The issue has been partially highlighted by the predicted implications of climate change, with many references to the Precautionary Principle (Jeroen P. van der Sluijs and Wim C. Turkenburg, Climate change and the Precautionary Principle, 2006). Analogous references to migration are rare by comparison, despite occasional arguments (Steve Sailer, The “Precautionary Principle” and Immigration Policy, The Unz Review: an alternative media selection, 13 March 2016; John Cairns, Jr., Immigration and the Precautionary Principle, Minnesotans for Sustainability, June 2001).

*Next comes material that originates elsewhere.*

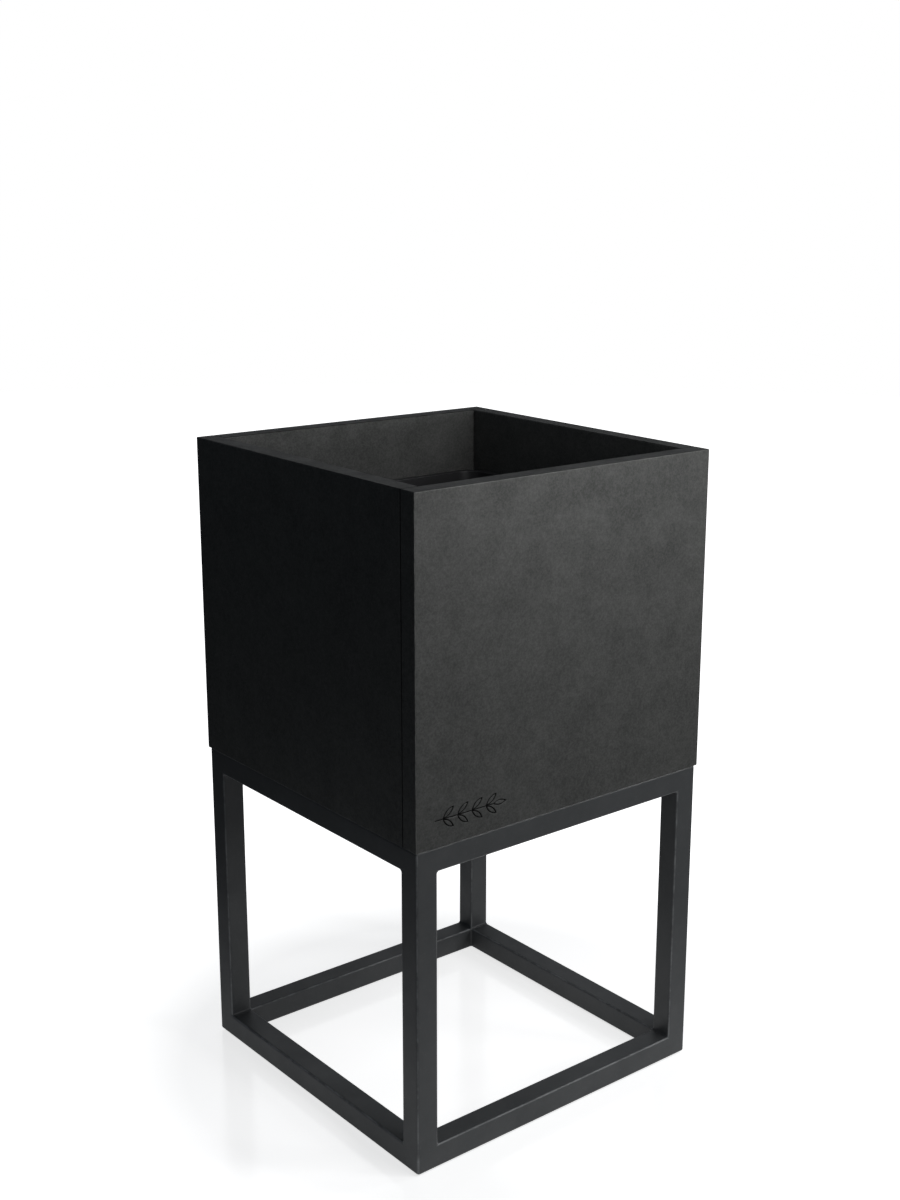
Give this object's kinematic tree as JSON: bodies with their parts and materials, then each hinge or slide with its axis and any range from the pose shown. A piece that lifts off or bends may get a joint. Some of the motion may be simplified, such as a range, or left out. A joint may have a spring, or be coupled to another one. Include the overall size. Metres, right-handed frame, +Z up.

In a world of “fake news”, any statistical data tend to be “massaged” in support of the mandate and world view of the agency providing those statistics. This is especially the case with the UN Population Division which is under considerable pressure to avoid presenting any data suggesting that increasing global problems of any kind may be significantly driven by unconstrained increase in population. Equivalent pressures are to be expected with respect to data collected and presented by European statistical agencies with policies explicitly framed by Christian religious values. Statistical methologies tend to be indetectably confused with political agendas.

The difficulty at this time is that many acts undertaken “innocently” in the past, inspired by such religious values, are now considere questionable, if not condemned as criminal. This is most notably the case with regard to some colonial policies and the practice of slavery. The same may become the case in the future with respect to acts of omission undertaken “innocently” at the present time — at the G20, for example.

Will failure to address the strong probability of future humanitarian disaster come to be recognized in its own right as a crime against humanity — and specifically with respect to those of future generations who will die as a consequence? Will the blinkered righteous humanitarian focus on the tragedies of the present then be justified as “mitigating circumstances“? No question of “gross negligence“?